= JV's Restaurant =

Founded in October 1947, JV's Restaurant is a Falls Church and Fairfax County, Virginia restaurant and live music venue. Located on Arlington Boulevard, Route 50, just west of Annandale Road, JV's has provided live music for more than four decades. In 2004, the Washington Area Music Association presented JV's with the Special Appreciation Award, voted on by participating Washington-region musicians, as their favorite live venue.

==History==

The establishment was founded in the immediate post-World War II years by brothers Louis and George Dross. George was a Greek resistance fighter against the German forces until he was captured and held as a prisoner-of-war for 18 months. He subsequently emigrated to the United States with his wife shortly after that conflict's conclusion and always maintained a strong support for POWs/MIAs at his establishment.

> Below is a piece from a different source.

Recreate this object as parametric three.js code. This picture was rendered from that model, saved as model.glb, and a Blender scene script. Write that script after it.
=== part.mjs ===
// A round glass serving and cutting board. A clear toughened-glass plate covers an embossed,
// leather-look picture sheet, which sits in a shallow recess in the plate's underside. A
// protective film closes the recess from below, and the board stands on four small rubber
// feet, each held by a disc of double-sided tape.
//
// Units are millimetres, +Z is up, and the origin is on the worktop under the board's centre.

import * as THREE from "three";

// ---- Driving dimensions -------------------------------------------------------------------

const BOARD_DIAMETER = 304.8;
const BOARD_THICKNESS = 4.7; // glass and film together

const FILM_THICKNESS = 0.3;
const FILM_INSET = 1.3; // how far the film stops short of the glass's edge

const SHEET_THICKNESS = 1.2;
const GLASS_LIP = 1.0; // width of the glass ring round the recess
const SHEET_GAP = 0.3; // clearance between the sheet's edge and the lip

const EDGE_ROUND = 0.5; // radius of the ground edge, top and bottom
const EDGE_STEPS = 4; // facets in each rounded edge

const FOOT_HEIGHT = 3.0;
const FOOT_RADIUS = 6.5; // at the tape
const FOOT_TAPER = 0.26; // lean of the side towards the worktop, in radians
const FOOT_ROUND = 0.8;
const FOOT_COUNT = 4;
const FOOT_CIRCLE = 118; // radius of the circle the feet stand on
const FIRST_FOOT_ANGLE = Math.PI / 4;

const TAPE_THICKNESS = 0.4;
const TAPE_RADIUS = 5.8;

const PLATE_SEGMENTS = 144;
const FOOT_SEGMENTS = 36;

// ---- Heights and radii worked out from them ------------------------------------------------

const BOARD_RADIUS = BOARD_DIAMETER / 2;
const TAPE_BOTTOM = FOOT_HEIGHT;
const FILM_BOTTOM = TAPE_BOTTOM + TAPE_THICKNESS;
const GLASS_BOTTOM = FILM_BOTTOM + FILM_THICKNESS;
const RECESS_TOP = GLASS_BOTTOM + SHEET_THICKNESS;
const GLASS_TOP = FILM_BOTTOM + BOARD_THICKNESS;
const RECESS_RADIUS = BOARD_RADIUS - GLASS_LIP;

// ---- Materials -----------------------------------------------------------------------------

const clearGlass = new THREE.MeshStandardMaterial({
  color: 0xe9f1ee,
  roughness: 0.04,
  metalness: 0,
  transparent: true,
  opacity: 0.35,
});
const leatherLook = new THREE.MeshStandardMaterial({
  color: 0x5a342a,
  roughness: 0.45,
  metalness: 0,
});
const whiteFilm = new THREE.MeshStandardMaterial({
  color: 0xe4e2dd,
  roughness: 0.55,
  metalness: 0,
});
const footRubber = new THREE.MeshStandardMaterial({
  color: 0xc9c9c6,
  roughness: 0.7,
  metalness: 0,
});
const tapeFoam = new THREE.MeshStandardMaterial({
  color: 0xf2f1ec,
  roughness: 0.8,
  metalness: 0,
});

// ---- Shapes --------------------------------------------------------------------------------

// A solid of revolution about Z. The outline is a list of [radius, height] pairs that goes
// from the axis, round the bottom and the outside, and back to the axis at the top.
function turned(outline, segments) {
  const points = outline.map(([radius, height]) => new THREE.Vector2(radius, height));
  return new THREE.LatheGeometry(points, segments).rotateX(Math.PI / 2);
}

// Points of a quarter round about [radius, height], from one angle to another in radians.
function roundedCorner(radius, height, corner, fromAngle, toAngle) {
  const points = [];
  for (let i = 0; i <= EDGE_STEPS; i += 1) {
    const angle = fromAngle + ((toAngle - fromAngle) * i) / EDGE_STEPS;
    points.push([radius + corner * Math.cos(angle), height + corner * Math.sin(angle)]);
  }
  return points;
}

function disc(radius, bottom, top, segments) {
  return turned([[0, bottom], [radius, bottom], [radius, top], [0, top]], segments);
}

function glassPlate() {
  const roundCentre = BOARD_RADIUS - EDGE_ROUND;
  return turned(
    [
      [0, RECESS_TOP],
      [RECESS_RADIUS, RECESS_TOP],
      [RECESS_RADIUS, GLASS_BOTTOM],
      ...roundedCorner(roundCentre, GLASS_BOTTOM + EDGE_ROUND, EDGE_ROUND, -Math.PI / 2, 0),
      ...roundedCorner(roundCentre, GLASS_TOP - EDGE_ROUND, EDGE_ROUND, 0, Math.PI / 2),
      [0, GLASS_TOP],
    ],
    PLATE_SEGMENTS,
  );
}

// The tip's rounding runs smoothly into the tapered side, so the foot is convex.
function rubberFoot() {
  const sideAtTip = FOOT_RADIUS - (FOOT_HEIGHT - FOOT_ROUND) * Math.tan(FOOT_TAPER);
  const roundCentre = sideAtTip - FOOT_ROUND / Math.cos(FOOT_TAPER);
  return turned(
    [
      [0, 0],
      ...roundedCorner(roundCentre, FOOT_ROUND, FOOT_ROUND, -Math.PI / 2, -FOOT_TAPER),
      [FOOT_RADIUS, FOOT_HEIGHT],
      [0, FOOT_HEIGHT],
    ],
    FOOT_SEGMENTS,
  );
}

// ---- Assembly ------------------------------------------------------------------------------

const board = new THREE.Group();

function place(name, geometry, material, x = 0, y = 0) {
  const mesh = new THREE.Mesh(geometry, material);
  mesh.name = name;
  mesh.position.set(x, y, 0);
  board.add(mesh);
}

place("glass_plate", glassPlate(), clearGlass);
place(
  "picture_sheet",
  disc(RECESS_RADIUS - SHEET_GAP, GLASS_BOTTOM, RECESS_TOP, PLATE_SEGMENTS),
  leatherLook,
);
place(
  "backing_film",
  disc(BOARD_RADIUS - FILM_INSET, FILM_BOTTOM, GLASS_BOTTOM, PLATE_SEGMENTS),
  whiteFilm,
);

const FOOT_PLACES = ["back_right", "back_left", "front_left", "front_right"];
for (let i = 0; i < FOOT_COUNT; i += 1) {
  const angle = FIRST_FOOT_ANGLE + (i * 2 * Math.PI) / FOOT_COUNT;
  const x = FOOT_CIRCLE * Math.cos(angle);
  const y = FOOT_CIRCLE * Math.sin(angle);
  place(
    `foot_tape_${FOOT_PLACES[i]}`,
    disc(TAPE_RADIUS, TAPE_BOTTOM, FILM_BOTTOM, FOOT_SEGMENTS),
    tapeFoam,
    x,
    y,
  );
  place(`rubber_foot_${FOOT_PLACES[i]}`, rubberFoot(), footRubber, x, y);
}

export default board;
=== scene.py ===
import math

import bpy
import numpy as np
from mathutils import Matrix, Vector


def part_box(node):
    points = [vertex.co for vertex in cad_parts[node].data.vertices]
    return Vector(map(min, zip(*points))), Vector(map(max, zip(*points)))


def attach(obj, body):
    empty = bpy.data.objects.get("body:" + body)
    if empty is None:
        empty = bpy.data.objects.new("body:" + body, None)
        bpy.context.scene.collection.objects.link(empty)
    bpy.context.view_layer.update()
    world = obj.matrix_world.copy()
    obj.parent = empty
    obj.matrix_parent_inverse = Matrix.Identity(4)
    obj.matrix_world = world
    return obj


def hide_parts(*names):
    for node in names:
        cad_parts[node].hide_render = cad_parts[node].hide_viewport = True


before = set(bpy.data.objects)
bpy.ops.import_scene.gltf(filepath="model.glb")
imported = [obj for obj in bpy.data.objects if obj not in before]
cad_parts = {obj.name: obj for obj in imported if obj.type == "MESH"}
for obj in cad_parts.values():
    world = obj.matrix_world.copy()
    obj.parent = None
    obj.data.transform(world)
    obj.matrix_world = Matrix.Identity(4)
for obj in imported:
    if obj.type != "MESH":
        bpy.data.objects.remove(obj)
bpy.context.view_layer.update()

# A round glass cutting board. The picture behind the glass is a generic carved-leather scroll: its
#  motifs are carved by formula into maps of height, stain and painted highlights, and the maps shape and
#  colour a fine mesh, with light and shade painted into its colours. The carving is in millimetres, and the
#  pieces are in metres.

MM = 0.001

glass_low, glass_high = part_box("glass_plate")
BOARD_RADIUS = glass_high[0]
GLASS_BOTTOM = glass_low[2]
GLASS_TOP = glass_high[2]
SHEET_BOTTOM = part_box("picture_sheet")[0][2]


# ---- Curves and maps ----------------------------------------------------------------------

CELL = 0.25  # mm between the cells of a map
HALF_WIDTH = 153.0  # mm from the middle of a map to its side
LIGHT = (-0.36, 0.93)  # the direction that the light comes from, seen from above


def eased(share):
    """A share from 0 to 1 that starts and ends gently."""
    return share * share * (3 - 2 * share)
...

Originally a small diner in the art deco Jefferson Village Shopping Center, JV's was named the Jefferson Restaurant because it was then the custom for all businesses in that shopping center to be named after the adjacent infant neighborhood on the northwest corner of Route 50 and Annandale Road (e.g., Jefferson Barber, Jefferson Bakery). A movie house, added to the complex next to the restaurant in 1948, was named the Jefferson Theatre.

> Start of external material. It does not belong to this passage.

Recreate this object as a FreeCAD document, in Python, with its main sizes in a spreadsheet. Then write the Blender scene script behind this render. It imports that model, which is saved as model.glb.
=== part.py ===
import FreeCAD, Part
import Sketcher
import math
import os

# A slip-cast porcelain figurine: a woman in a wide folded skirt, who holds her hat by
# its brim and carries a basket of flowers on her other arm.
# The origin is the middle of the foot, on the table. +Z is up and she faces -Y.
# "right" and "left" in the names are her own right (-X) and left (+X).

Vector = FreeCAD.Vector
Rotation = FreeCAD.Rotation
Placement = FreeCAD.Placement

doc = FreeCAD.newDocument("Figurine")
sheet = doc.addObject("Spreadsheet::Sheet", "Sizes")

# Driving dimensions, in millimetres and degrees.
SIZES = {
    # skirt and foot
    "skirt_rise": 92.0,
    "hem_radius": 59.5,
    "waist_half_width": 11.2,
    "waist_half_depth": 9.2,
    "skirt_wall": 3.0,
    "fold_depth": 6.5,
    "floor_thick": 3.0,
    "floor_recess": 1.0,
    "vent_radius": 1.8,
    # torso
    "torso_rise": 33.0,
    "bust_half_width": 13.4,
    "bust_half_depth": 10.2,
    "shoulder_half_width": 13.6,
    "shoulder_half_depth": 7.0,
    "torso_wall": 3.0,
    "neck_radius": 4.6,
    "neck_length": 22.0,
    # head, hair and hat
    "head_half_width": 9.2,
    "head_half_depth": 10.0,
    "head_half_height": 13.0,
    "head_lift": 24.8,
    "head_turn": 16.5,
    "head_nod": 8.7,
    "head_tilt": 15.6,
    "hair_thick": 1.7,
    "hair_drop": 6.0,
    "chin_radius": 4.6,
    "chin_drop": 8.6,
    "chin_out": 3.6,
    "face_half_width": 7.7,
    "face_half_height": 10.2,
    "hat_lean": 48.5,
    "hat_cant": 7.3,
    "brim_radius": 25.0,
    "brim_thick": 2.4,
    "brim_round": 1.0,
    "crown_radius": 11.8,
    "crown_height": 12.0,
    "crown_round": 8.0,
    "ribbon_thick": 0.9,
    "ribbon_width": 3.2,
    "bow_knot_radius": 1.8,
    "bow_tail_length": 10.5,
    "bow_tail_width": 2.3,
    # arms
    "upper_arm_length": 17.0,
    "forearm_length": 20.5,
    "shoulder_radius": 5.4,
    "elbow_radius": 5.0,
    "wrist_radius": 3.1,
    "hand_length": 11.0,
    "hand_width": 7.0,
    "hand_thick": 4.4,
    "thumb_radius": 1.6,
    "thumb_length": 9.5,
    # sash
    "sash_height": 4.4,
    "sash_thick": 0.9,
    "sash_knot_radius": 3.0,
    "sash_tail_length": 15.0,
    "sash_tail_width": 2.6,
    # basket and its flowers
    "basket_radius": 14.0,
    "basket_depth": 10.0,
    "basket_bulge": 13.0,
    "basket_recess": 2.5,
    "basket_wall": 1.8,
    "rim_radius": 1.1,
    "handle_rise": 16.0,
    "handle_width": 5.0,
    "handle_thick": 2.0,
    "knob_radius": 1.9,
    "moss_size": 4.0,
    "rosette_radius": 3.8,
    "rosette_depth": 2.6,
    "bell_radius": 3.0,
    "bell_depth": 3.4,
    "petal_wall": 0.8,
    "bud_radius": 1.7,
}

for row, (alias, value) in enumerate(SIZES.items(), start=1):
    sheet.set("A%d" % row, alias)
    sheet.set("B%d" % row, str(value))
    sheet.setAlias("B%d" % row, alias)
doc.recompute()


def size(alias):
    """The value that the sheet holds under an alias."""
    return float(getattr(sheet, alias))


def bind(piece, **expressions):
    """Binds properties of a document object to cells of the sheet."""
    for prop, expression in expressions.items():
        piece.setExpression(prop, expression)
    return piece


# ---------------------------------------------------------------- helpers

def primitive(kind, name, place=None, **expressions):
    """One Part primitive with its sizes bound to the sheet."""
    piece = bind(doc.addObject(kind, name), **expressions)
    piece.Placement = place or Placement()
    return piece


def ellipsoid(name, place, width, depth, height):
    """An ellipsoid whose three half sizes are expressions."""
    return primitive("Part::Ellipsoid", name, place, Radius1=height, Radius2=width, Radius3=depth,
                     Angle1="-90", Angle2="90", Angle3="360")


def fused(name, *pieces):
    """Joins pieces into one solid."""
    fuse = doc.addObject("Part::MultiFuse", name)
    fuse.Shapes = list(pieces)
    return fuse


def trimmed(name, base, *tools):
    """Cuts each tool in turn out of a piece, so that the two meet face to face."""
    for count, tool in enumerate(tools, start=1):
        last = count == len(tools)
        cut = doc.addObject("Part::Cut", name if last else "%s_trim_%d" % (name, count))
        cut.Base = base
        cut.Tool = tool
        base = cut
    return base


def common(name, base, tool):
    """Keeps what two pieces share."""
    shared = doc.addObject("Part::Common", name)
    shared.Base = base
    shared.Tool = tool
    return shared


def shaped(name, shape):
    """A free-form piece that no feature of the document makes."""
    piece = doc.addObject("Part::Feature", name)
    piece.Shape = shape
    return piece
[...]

Proprietor George Dross's past experience as a foreign national prisoner-of-war proved an attraction for military personnel from Fort Myer, who would drive the five miles from Arlington County, also on Route 50.

By the late 1950s, the restaurant had become a place for live performances by local artists. It changed its name formally to JV's Restaurant in the early 1960s, after the Jefferson Village Shopping Center, and formalized the schedule for live music performances about 1980. Prior to that, it had been mostly open-mic. Many musicians, famous and not-yet-famous, have appeared at JV's over the years, including members of Patsy Cline's band, the Country Gentlemen, the Seldom Scene, Tony Rice, Roy Clark, Catfish Hodge, Billy Hancock, and various members of such bands as Molly Hatchet, Eric Clapton, Blackfoot, Lynyrd Skynyrd, Rod Stewart, and Willie Nelson's Ungrateful Bastards.

An attempt was made to secure a liquor license in the 1960s, but Virginia laws prescribing the exact size of tables in licensed establishments was missed by a fraction of inches.

In January 2015, the restaurant absorbed the adjacent business space previously operated as an Asian pharmacy, effectively doubling the size of the house.

JV's participate in the annual Rolling Thunder motorcycle gathering in honor of POWs and MIAs. A recently added display is a diorama of a Vietnamese prisoner-of-war camp with tiger cages, donated by veterans from Pennsylvania. Several local musicians have composed songs about the establishment.